Они ошалели. Они превратились в статуи. Так оказалось, что я о Вишневецком действительно знаю больше, чем они.
Побледнели? Да. Некоторые из них были почти на грани обморока. И чего они так испугались? Обрадоваться… конечно, им было не обязательно. Если они думали, что расстрел ему заменили лагерем, то можно удивиться. Но так испугаться?!
Они, вероятно, все дружно давали показания на него, может даже на очной ставке. Но ведь они не спасли в свое время ни Сашу Артемова, ни Константина Ивановича.
Они клялись уйти отсюда — пустая болтовня, никуда не ушли, до сих пор здесь. Ушли только Саша и Константин Иванович, за что и поплатились своей свободой. Может, и жизнью. И я сказала безжалостно:
— Да, если вдруг вас постигнет судьба Артемова и вы попадете в северные лагеря… вы же будете в полной власти Вишневецкого. Артемову он должен помочь, и Константину Ивановичу тоже.
Я оглянулась. В комнате, кроме нового следователя, уже никого не было. Их как ветром сдуло.
Переследствие прошло хорошо, было установлено: всё неправда, всё клевета.
Щенников работал в Москве — Берия забрал его к себе в аппарат. Но когда-то он меня не обманул: то, что он не привел в деле ни одного вымышленного факта, сыграло свою роль.
— Разбирать-то нечего, одни голословные обвинения, — сказал следователь.
Дело послали на утверждение в Москву. И все в камере, и начальник тюрьмы, и врач — все знали, что я скоро буду на свободе.
Уже месяц, как закончилось переследствие, пошел другой, третий, четвертый, пятый, шестой, а ответа из Москвы всё не было.
Мама и сестра были так близко, всего за несколько кварталов, и я не видела их четыре года. Шел март 1941 года…
Я старалась держать себя в руках. Как обычно, рассказывала, но… однажды сорвалась. У меня был сильнейший сердечный приступ. Около меня долго возились врач и медсестра, делали уколы, давали лекарство. Наконец приступ прошел. Все сидели притихшие, огорченные. В камеру вошел начальник тюрьмы, остановился возле моей койки.
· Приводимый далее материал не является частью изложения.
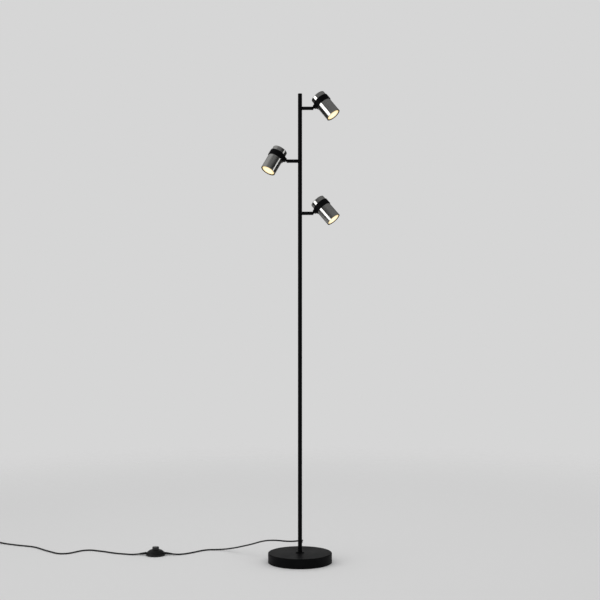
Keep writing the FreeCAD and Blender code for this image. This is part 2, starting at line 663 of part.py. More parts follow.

— Что же это вы, Мухина? Надо держаться. Ведь у вас дела очень хороши. Я звонил насчет вас в НКВД — освободят непременно, либо с полной реабилитацией, либо с зачетом срока, освободят непременно. Это у них всё впереди, — и показал на моих товарищей по камере, — а у вас всё позади.
— Но почему так долго нет ответа из Москвы?
— Так ведь вас сотни тысяч, если не миллион… Там заседают день и ночь. Потерпите немножко.
— Дайте мне хоть свидание с матерью и сестрой! Пожалуйста!
— Стоит ли в такой тяжелой обстановке? Скоро домой пойдете…
— Стоит, надо… Я больше ждать не могу…
— Ладно, свидание будет. Давайте их телефон. Позвоню. Если вдруг придет завтра, послезавтра освобождение, пусть встретят вас у ворот тюрьмы.
Свидание состоялось, между нами был широкий прилавок, и мы не могли дотянуться друг до друга, чтоб поцеловаться. Тогда мы поцеловали друг у друга руки.
Они плакали всю дорогу домой, а я — придя в камеру. Затем принялась учить адреса, по которым надобно сходить, когда освобожусь.
Все адреса выучила.
Вызвали меня 14 апреля 1941 года. От радости у меня ноги стали ватными.
Я раздала все свои вещи (у них всё впереди, а у меня позади) и, шатаясь от счастья, как пьяная, сошла по лестнице, без вещей.